Balance Equation-based Distributionally Robust Offline Imitation Learning
Rishabh Agrawal, Yusuf Alvi, Rahul Jain, Ashutosh Nayyar
TL;DR
This work tackles the robustness problem in offline imitation learning when deployment dynamics diverge from training dynamics. It introduces BE-DROIL, a Balance Equation–based Distributionally Robust Offline Imitation Learning framework that operates purely offline from nominal expert demonstrations by constraining admissible transition perturbations via an $f$-divergence–based occupancy ball. A triplet occupancy representation and strong duality yield a closed-form, data-driven importance-weighting objective that avoids explicit dependence on unknown dynamics, enabling scalable, offline optimization. Empirically, BE-DROIL delivers superior robustness across multiple MuJoCo benchmarks under diverse perturbations, with a fixed configuration across domains, highlighting principled generalization to transition shifts in a safe offline regime.
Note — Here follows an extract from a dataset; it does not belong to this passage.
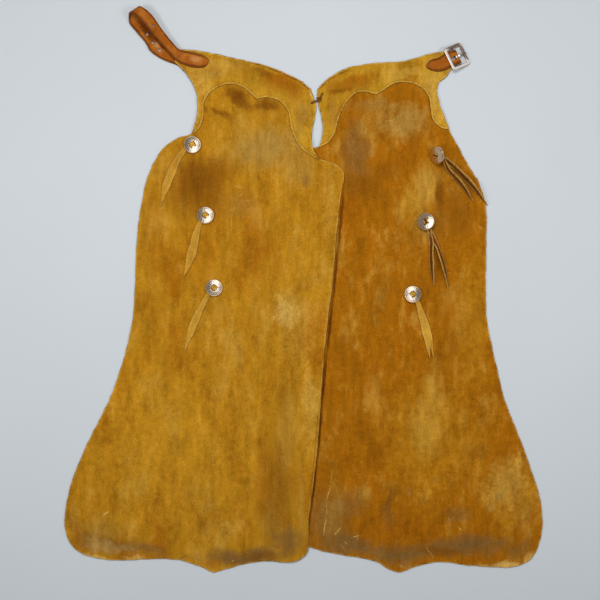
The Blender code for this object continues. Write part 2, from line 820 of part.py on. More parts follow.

The approach offers a principled path toward safer, more generalizable imitation learning in real-world robotics, with caveats about biases in expert data and the need for careful safety and drift monitoring.
Abstract
Imitation Learning (IL) has proven highly effective for robotic and control tasks where manually designing reward functions or explicit controllers is infeasible. However, standard IL methods implicitly assume that the environment dynamics remain fixed between training and deployment. In practice, this assumption rarely holds where modeling inaccuracies, real-world parameter variations, and adversarial perturbations can all induce shifts in transition dynamics, leading to severe performance degradation. We address this challenge through Balance Equation-based Distributionally Robust Offline Imitation Learning, a framework that learns robust policies solely from expert demonstrations collected under nominal dynamics, without requiring further environment interaction. We formulate the problem as a distributionally robust optimization over an uncertainty set of transition models, seeking a policy that minimizes the imitation loss under the worst-case transition distribution. Importantly, we show that this robust objective can be reformulated entirely in terms of the nominal data distribution, enabling tractable offline learning. Empirical evaluations on continuous-control benchmarks demonstrate that our approach achieves superior robustness and generalization compared to state-of-the-art offline IL baselines, particularly under perturbed or shifted environments.